Apple's new Metal API could revolutionize the company's gaming support -- will Google let this stand, now that both of its competitors have their own close-to-metal approaches to game rendering?
By Joel Hruska
Apple Metal API, bullet points

At its WWDC keynote yesterday, Apple announced its own graphics API, codenamed Metal. According to the company's presentation, existing OpenGL ES frameworks have interposed too much overhead between the GPU and the software running on it, leading to inefficiencies and performance loss. If this sounds familiar, it's because we've heard it all before: AMD has made similar claims for Mantle, and Nvidia believes DirectX 12 offers a similar advantage over DX11.

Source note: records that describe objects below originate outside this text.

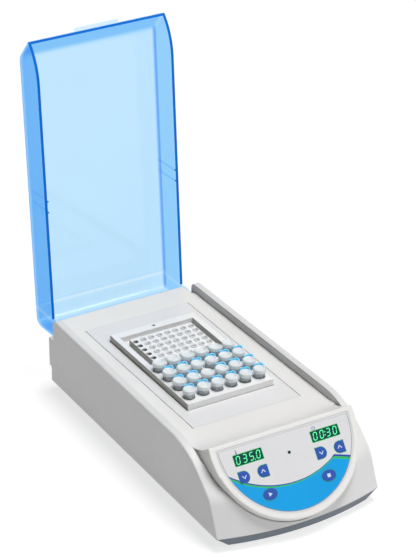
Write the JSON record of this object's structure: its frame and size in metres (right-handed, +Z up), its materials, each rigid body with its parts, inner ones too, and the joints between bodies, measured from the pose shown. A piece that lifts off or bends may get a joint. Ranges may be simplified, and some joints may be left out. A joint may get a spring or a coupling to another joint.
{
  "type": "dry bath incubator",
  "caption": "Compact bench heater: sloping round control panel, metal sample block with tubes and small wells, and a clear hinged lid.",
  "frame": {"origin": "on the bench plane, under the middle of the whole outline with the lid open", "axes": "+X to the instrument's right, +Y to the rear where the lid is hinged, +Z up"},
  "size_m": [0.1754, 0.419, 0.3642],
  "materials": {
    "housing": "fine-textured warm white enamel",
    "deck": "satin white moulding",
    "bezel": "satin white insert",
    "overlay": "printed film",
    "key_blue": "satin blue caps",
    "window_dark": "tinted window",
    "module_black": "black display module",
    "lamp": "indicator lens",
    "board_green": "solder-masked circuit board",
    "dark_plastic": "black moulding",
    "steel": "zinc-plated screws",
    "brass_pin": "plated pins and standoffs",
    "block_metal": "clear-anodised blasted block",
    "mat": "silicone heating mat",
    "foam": "insulation board",
    "pan": "dark blue-grey powder coat",
    "rubber_black": "moulded rubber",
    "lid_clear": "clear blue-tinted moulding",
    "tube_clear": "translucent natural plastic with pale blue straps"
  },
  "bodies": {
    "housing": {"outer_shell": "housing", "deck_cover": "deck", "well_bezel": "bezel", "panel_overlay": "overlay", "display_temperature_window": "window_dark", "display_time_window": "window_dark", "display_temperature_module": "module_black", "display_time_module": "module_black", "indicator_lamp": "lamp", "control_board": "board_green", "key_switches": "dark_plastic", "control_board_screws": "steel", "heater_plate": "block_metal", "heating_mat": "mat", "temperature_sensor": "steel", "insulation_tub": "foam", "thermal_cut_out": "dark_plastic", "well_posts": "foam", "base_pan": "pan", "rubber_feet": "rubber_black", "base_screws": "steel", "hinge_screws": "steel", "hinge_nuts": "steel", "power_inlet": "dark_plastic", "inlet_pins": "brass_pin", "fuse_holder": "dark_plastic", "probe_socket": "dark_plastic", "mains_switch_frame": "dark_plastic", "power_board": "board_green", "board_standoffs": "brass_pin", "board_screws": "steel", "board_components": "dark_plastic"},
    "lid": {"lid": "lid_clear"},
    "sample_block": {"sample_block": "block_metal"},
    "sample_tubes": {"sample_tubes": "tube_clear"},
    "mains_switch_rocker": {"mains_switch_rocker": "dark_plastic"},
    "key_temperature_down": {"key_temperature_down": "key_blue"},
    "key_temperature_up": {"key_temperature_up": "key_blue"},
    "key_time_down": {"key_time_down": "key_blue"},
    "key_time_up": {"key_time_up": "key_blue"},
    "key_start": {"key_start": "key_blue"},
    "key_stop": {"key_stop": "key_blue"}
  },
  "joints": [
    {"name": "lid_hinge", "type": "hinge", "parent": "housing", "child": "lid", "pos_m": [0, 0.1429, 0.0625], "axis": [-1, 0, 0], "range_deg": [-93.5, 0]},
    {"name": "block_lift", "type": "slide", "parent": "housing", "child": "sample_block", "axis": [0, 0, 1], "range_m": [0, 0.06]},
    {"name": "tube_lift", "type": "slide", "parent": "sample_block", "child": "sample_tubes", "axis": [0, 0, 1], "range_m": [0, 0.045]},
    {"name": "key_temperature_down_press", "type": "slide", "parent": "housing", "child": "key_temperature_down", "axis": [0, 0.7934, -0.6088], "range_m": [0, 0.0004], "stiffness_N_per_m": 400, "springref_m": -0.001},
    {"name": "key_temperature_up_press", "type": "slide", "parent": "housing", "child": "key_temperature_up", "axis": [0, 0.7934, -0.6088], "range_m": [0, 0.0004], "stiffness_N_per_m": 400, "springref_m": -0.001},
    {"name": "key_time_down_press", "type": "slide", "parent": "housing", "child": "key_time_down", "axis": [0, 0.7934, -0.6088], "range_m": [0, 0.0004], "stiffness_N_per_m": 400, "springref_m": -0.001},
    {"name": "key_time_up_press", "type": "slide", "parent": "housing", "child": "key_time_up", "axis": [0, 0.7934, -0.6088], "range_m": [0, 0.0004], "stiffness_N_per_m": 400, "springref_m": -0.001},
    {"name": "key_start_press", "type": "slide", "parent": "housing", "child": "key_start", "axis": [0, 0.7934, -0.6088], "range_m": [0, 0.0004], "stiffness_N_per_m": 400, "springref_m": -0.001},
    {"name": "key_stop_press", "type": "slide", "parent": "housing", "child": "key_stop", "axis": [0, 0.7934, -0.6088], "range_m": [0, 0.0004], "stiffness_N_per_m": 400, "springref_m": -0.001},
    {"name": "mains_switch", "type": "hinge", "parent": "housing", "child": "mains_switch_rocker", "pos_m": [-0.006, 0.1461, 0.044], "axis": [1, 0, 0], "range_deg": [0, 14]}
  ]
}
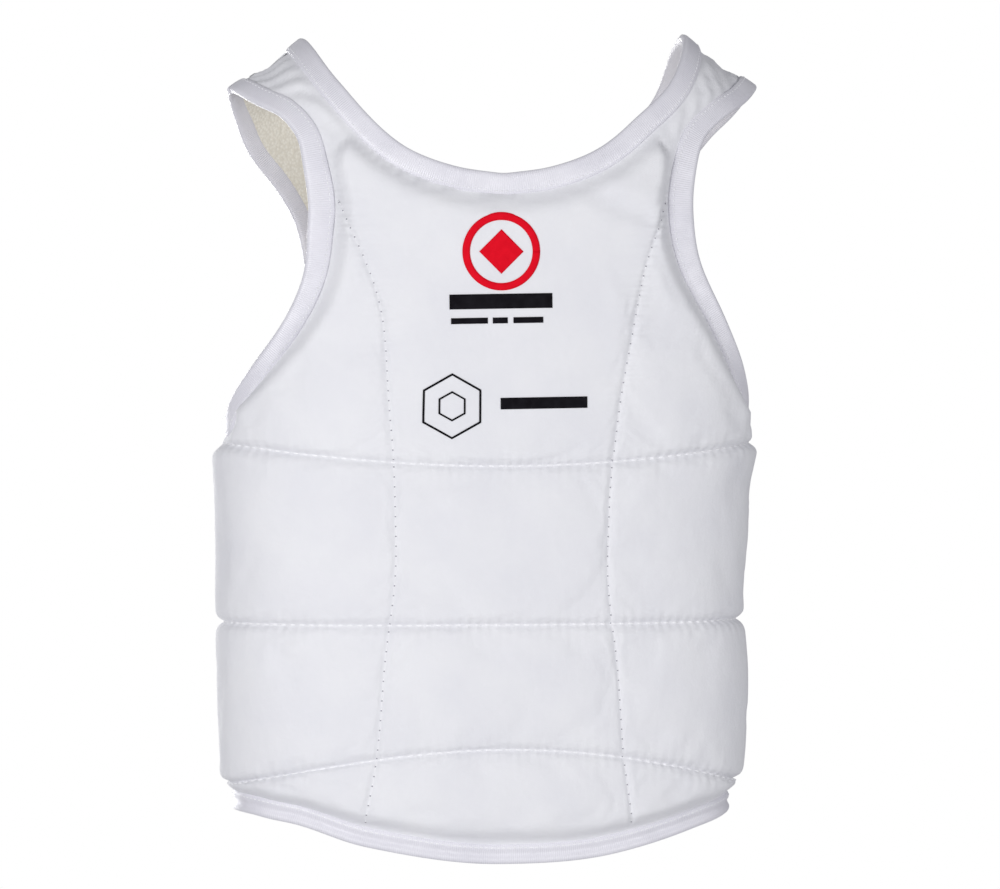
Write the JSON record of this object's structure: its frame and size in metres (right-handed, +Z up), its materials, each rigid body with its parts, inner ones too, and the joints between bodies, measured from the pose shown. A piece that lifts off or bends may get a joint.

Crytek, Unity, Electronic Arts, and Epic Games have all announced support for Metal in their respective engines and Epic's Tim Sweeney was even on stage to present an Unreal Engine 4 demo dubbed Zen Garden (shown below). Sweeney stated that Metal offers a 10x improvement in rendering efficiency. The Zen Garden demo will a free release when iOS 8 drops this fall.

Unreal Engine 4: Zen Demo

The demo version of Plants vs. Zombies: Garden Warfare that was shown claimed 1.3 million triangles on-screen alongside various depth-of-field effects and other visual improvements. These are small-scale demonstrations by PC hardware standards, but significant for mobile hardware.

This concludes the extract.